For children wanting to work on their pen pal skills, there is the Tail Mail program. A child, under the age of 17, can write a letter to one of the mermaids or princes and receive a reply with a signed picture. The mermaid roster is on the state park website to reference which mermaid or prince they would like to write to. Please make sure to mention in the letter the child’s name and age, and include an email or phone number, in case you need to be contacted for any reason. A video responses to the letters will be posted on the Weeki Wachee Facebook page for viewing.
Buccaneer Bay Waterpark
On the opposite side of the park is Buccaneer Bay. Weeki Wache is the ONLY spring with a water park built around the spring head. This is another thing that makes this Florida spring so unique. When entering the spring for Buccaneer Bay you will purchase a ticket at the park entrance, it will be a separate ticket from the mermaid show. For those with state park passes, this is one of the springs in which you will still need to pay a fee to enter. Again, I suggest getting there an hour before opening if you want a ticket to the mermaid show. The entrance line can be quite long, so budget your schedule accordingly.
When you enter the state park, veering to the left takes you to the mermaid meet and greet and the underwater theater. If you go to the right, you will find Buccaneer Bay. There is a small sandy area right by the water, but you can find plenty of grassy areas to set up camp. There is a refreshment station, but you can bring food and drinks. NO ALCOHOL can be brought in! At the far end are plenty of restrooms.

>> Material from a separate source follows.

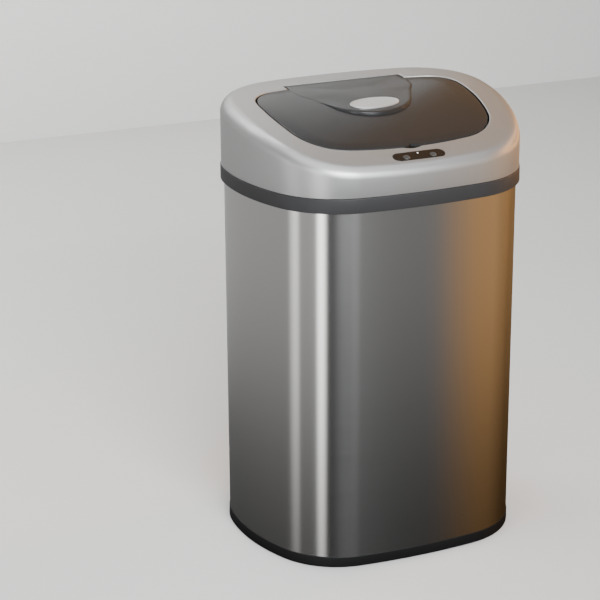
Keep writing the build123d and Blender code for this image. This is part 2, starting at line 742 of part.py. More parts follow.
# Power switch in the back wall, and its rocker
with BuildPart() as switch_body:
    with BuildSketch(SWITCH_PLANE):
        Rectangle(SWITCH_WIDTH + 2, SWITCH_HEIGHT + 2)
    extrude(amount=1)
    with BuildSketch(SWITCH_PLANE):
        Rectangle(SWITCH_WIDTH, SWITCH_HEIGHT)
    extrude(amount=-12)
    with BuildSketch(SWITCH_PLANE.offset(1)):
        Rectangle(SWITCH_WIDTH - 3, SWITCH_HEIGHT - 3)
    extrude(amount=-9, mode=Mode.SUBTRACT)
save(switch_body.part, "switch_body")

# The rocker stands tilted; its pivot lies under the face
with BuildPart() as power_rocker:
    with BuildSketch(SWITCH_PLANE):
        Rectangle(SWITCH_WIDTH - 4, SWITCH_HEIGHT - 6)
    extrude(amount=-4)
    with BuildSketch(SWITCH_PLANE):
        Rectangle(SWITCH_WIDTH - 4, SWITCH_HEIGHT - 6)
    extrude(amount=1.5)
    rocker_axis = Axis(SWITCH_PLANE.origin - SWITCH_PLANE.z_dir * 2, SWITCH_PLANE.x_dir)
rocker = power_rocker.part.rotate(rocker_axis, ROCKER_TILT)
save(rocker, "power_rocker")

# Sensor window with holes for the buttons and the lamp
button_places = [(BUTTON_X, BUTTON_Y), (-BUTTON_X, BUTTON_Y)]
with BuildPart() as sensor_window:
    with BuildSketch(PANEL_PLANE):
        SlotOverall(PANEL_LENGTH - 2 * GAP, PANEL_WIDTH - 2 * GAP)
    extrude(amount=-PANEL_THICK + WALL / 4)
    with BuildSketch(PANEL_PLANE.offset(-PANEL_THICK)):
        SlotOverall(PANEL_LENGTH + 4, PANEL_WIDTH + 3)
    extrude(amount=-1.2)
    with BuildSketch(PANEL_PLANE.offset(-PANEL_THICK)):
        SlotOverall(PANEL_LENGTH - 2 * GAP, PANEL_WIDTH - 2 * GAP)
    extrude(amount=PANEL_THICK / 2)
    with BuildSketch(PANEL_PLANE):
        with Locations(*button_places):
            Circle(BUTTON_RADIUS + GAP)
        with Locations((0, LAMP_Y)):
            Circle(LAMP_RADIUS)
    extrude(amount=3 * PANEL_THICK, both=True, mode=Mode.SUBTRACT)
save(sensor_window.part, "sensor_window")


def push_button(place):
    """A round cap with a stem that reaches down to the tact switch."""
    with BuildPart() as button:
        with BuildSketch(PANEL_PLANE.offset(BUTTON_TRAVEL + GAP)):
            with Locations(place):
                Circle(BUTTON_RADIUS)
        extrude(amount=-(PANEL_THICK + 1.2 + BUTTON_TRAVEL + 3 * GAP))
        fillet(button.faces().sort_by(Axis.Z)[-1].edges(), 2 * GAP)
        with BuildSketch(PANEL_PLANE.offset(-PANEL_THICK - 1.2 - 2 * GAP)):
            with Locations(place):
                Circle(BUTTON_RADIUS + 1)
        extrude(amount=-1.2)
        with BuildSketch(PANEL_PLANE.offset(-PANEL_THICK)):
            with Locations(place):
                Circle(SCREW_RADIUS)
        extrude(amount=-(BOARD_DROP - PANEL_THICK - 2.2 - BUTTON_TRAVEL - GAP))
    return button.part


# Push buttons
with BuildPart() as open_button:
    add(push_button(button_places[0]))
save(open_button.part, "open_button")
with BuildPart() as close_button:
    add(push_button(button_places[1]))
save(close_button.part, "close_button")

# Status lamp
with BuildPart() as status_lamp:
    with BuildSketch(PANEL_PLANE):
        with Locations((0, LAMP_Y)):
            Circle(LAMP_RADIUS)
    extrude(amount=-BOARD_DROP)
save(status_lamp.part, "status_lamp")

# Infrared eyes: sender and receiver on the board
with BuildPart() as infrared_eyes:
    with BuildSketch(PANEL_PLANE.offset(-BOARD_DROP)):
        with Locations((EYE_X, -2), (-EYE_X, -2)):
            Circle(2.5)
    extrude(amount=BOARD_DROP - PANEL_THICK - 1.2 - GAP)
save(infrared_eyes.part, "infrared_eyes")

# Circuit board
with BuildPart() as circuit_board:
    with BuildSketch(PANEL_PLANE.offset(-BOARD_DROP)):
        Rectangle(PANEL_LENGTH, PANEL_WIDTH)
        with Locations((POST_X, 0), (-POST_X, 0)):
            Circle(SCREW_RADIUS, mode=Mode.SUBTRACT)
    extrude(amount=-BOARD_THICK)
save(circuit_board.part, "circuit_board")

# Tact switches under the buttons
with BuildPart() as tact_switches:
    with BuildSketch(PANEL_PLANE.offset(-BOARD_DROP)):
        with Locations(*button_places):
            Rectangle(6, 6)
    extrude(amount=2.2)
save(tact_switches.part, "tact_switches")

# Board posts, from the window's flange down to the board, and their screws
with BuildPart() as board_posts:
    with BuildSketch(PANEL_PLANE.offset(-BOARD_DROP)):
        with Locations((POST_X, 0), (-POST_X, 0)):
            Circle(BOSS_RADIUS)
            Circle(SCREW_RADIUS, mode=Mode.SUBTRACT)
    extrude(amount=BOARD_DROP - PANEL_THICK - 1.2)
save(board_posts.part, "board_posts")

with BuildPart() as board_screws:
    with BuildSketch(PANEL_PLANE.offset(-BOARD_DROP - BOARD_THICK)):
        with Locations((POST_X, 0), (-POST_X, 0)):
            Circle(SCREW_HEAD_RADIUS)
    extrude(amount=-SCREW_HEAD)
    with BuildSketch(PANEL_PLANE.offset(-BOARD_DROP - BOARD_THICK)):
        with Locations((POST_X, 0), (-POST_X, 0)):
            Circle(SCREW_RADIUS)
    extrude(amount=BOARD_THICK + 5)
save(board_screws.part, "board_screws")
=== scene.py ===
import bpy
import json
from math import asin, atan2, cos, degrees, hypot, pi, radians, sin, sqrt
from mathutils import Matrix, Vector


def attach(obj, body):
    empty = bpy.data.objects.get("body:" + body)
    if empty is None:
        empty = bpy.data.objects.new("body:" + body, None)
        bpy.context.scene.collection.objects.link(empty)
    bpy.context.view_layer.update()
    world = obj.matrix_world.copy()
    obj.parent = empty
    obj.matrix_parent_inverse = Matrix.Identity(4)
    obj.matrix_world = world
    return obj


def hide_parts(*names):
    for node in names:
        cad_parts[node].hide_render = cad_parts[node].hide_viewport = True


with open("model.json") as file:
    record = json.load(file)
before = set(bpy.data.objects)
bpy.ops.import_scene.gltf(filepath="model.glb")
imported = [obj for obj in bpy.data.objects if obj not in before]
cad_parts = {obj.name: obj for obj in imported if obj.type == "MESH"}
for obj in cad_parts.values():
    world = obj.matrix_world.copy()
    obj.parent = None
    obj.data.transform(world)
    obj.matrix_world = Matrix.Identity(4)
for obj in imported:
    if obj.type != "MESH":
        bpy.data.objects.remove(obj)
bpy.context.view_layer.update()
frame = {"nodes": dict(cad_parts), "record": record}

# %% [markdown]
# # A kitchen bin whose flap opens by itself
# The CAD part holds the exact sizes, the joints and the hidden works. This lesson builds the pieces that
# the eye meets on top of it: the brushed steel tube, the black bands, the silver head, the smoky flap
# with its hood and blank badge, and the little sensor panel. Lengths are in metres, +Z is up and the
# front faces -Y.

# %% [markdown]
# ## The camera first
# A likeness stands or falls with the viewpoint, so the camera is placed before anything is modelled. It
# looks down at the bin from its front left corner. A long lens keeps the upright edges nearly parallel.
# The camera's matrix is written as three directions: its right, its up and the way it looks back.

# %% Camera
azimuth, elevation, roll = radians(-23.438), radians(19.322), radians(-0.333)
back = Vector((sin(azimuth) * cos(elevation), -cos(azimuth) * cos(elevation), sin(elevation)))
right = Vector((cos(azimuth), sin(azimuth), 0))
up = back.cross(right)
rolled_right = right * cos(roll) + up * sin(roll)
rolled_up = up * cos(roll) - right * sin(roll)
bpy.ops.object.camera_add()
camera = bpy.context.object
camera.name = "photo_camera"
turn = Matrix((rolled_right, rolled_up, back)).transposed()
camera.matrix_world = Matrix.Translation((-1.3227, -2.7608, 1.4458)) @ turn.to_4x4()
camera.data.sensor_width = 36
camera.data.lens = 121.6
bpy.context.scene.camera = camera
print("camera at", [round(v, 3) for v in camera.location], "lens", camera.data.lens)

# %% [markdown]
# ## The sizes, said once
# Seen from above the head is a broad oval of arcs: flat ones in front and behind, rounder ones at the
# sides and tight ones at the corners. The flap's opening is drawn in the same way. The head's top is part
# of a wide cylinder that lies across the bin, with its crown near the back.

# %% Sizes
HEAD = dict(
    width=.4575, depth=.3645, y=0,
    front=.910, back=.811, side=.318, side_y=.025, nose=.126, heel=.129,
)
OPENING = dict(
    width=.351, depth=.2435, y=-.0142,
    front=.614, back=.727, side=.373, side_y=.022, nose=.083, heel=.0505,
)
CROWN_RADIUS, CROWN_TOP, CROWN_Y = .922, .7079, .160
SHOULDER = .021
COVER_BOTTOM = .6017


def crown(y, drop=0.0):
    """Height of the head's rounded top over a place y, less a drop square to the surface."""
    return CROWN_TOP - CROWN_RADIUS + sqrt((CROWN_RADIUS - drop) ** 2 - (y - CROWN_Y) ** 2)


print("head", HEAD["width"], "m wide,", HEAD["depth"], "m deep; crown over its front", round(crown(-.18), 4))

# %% [markdown]
# ## Outlines that flow
# The outline of the head is eight arcs that flow into one another. Two arcs touch smoothly where their
# centres and the point of contact lie on one line, so a corner's centre is found where two circles
# cross. Every other outline of the body is the same one, pushed in or out a little.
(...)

Two water slides will shoot you straight out into the fresh spring water. You can grab a tube and float the small lazy river. You will also find a floating dock, where you can dive or cannonball into the water. The spring naturally creates a large pool to cool off and relax from the Florida sunshine. A reminder that this is fresh spring water that remains 72 degrees year-round. And since it is a spring and not a pool, you might see some small fish or even a turtle swimming around.
The head of the spring is incredibly deep, and the basin measures 100 feet in width. Swimming just over this basin is where the mermaids perform. Over 100 gallons of clear fresh water comes forth from subterranean aquifers daily. The Weeki Wachee waters will glide down the river for twelve miles all the way to the Gulf of Mexico.
Did you know that in 2007, underwater explorers discovered new passages in the spring’s cave system and confirmed Weeki Wachee as the deepest known freshwater cave system in the United States.
Know Before You Go
- Cost to get in: $13/adult & $8/child (6-12 years old)
- Buccaneer Bay, Mermaid Show & River Boat Ride admission is included in the price of admission
- Mermaid Show & Rive Boat Ride are first-come basis
- Park opens at 9 am - in the Summer months, we recommend getting there before the park opens since this is a popular destination.
- For more information, click HERE to read Weeki Wachees' State Park FAQ
Map of Weeki Wachee State Park
Weeki Wachee River
You can continue your exploration of the Weeki Wachee River by boat or kayak/paddle board. They have boat tours available. If you need to rent a kayak, you will need to make a reservation and arrive 15 minutes before your reserved time. You will have two hours to complete your journey. About 2.8 miles down the river, there will be a place to pull off the river where you will see stairs to exit the water. The shuttle will take you back to the state park. If you return your kayak late, you will be charged a $50 fine. If you have your own watercraft, it will be a $6 drop-in fee per person, and you will be responsible for your transportation back to the park.
If you want to explore the Weeki Wachee River without entering the state park, you can drop in your boat or watercraft at Roger’s Park. There is a large parking lot for cars and boat trailers. Roger’s Park has several drop in points. This park has a little beach and swimming area as well. If you start from this location, you will have to paddle against the current coming back. The current isn’t very strong on the river.
When paddling from Roger’s Park, the traffic on the water at the beginning is quite heavy, but it will dissipate the further you flow down the river. A few trees have planks of wood nailed to them, creating a ladder where you can jump off into the water. Besides enjoying the views of the luscious vegetation, some waterfront properties have fun murals painted on the houses or the concrete water wall. The paddle between Roger’s Park and the head of the spring is about 6 miles. If you plan on paddling the whole 6 miles journey, make sure to pack water and snacks and plan a way to transport yourself back to your starting point.
Animals you might see:
- Peacocks (Inside the park)
- Wild Boar
- White Ibis
- Snakes (keep your eyes peeled)
Things to Pack:
- Shoes and Change of Clothes (Mermaid Show Dress Code)
- Cooler for Snacks and Drinks (NO ALCOHOL)
- Camera or GoPro
- Kayak or Paddleboard (make sure to have a life jacket)
Come visit mermaid county, the locals and you will get along swimmingly!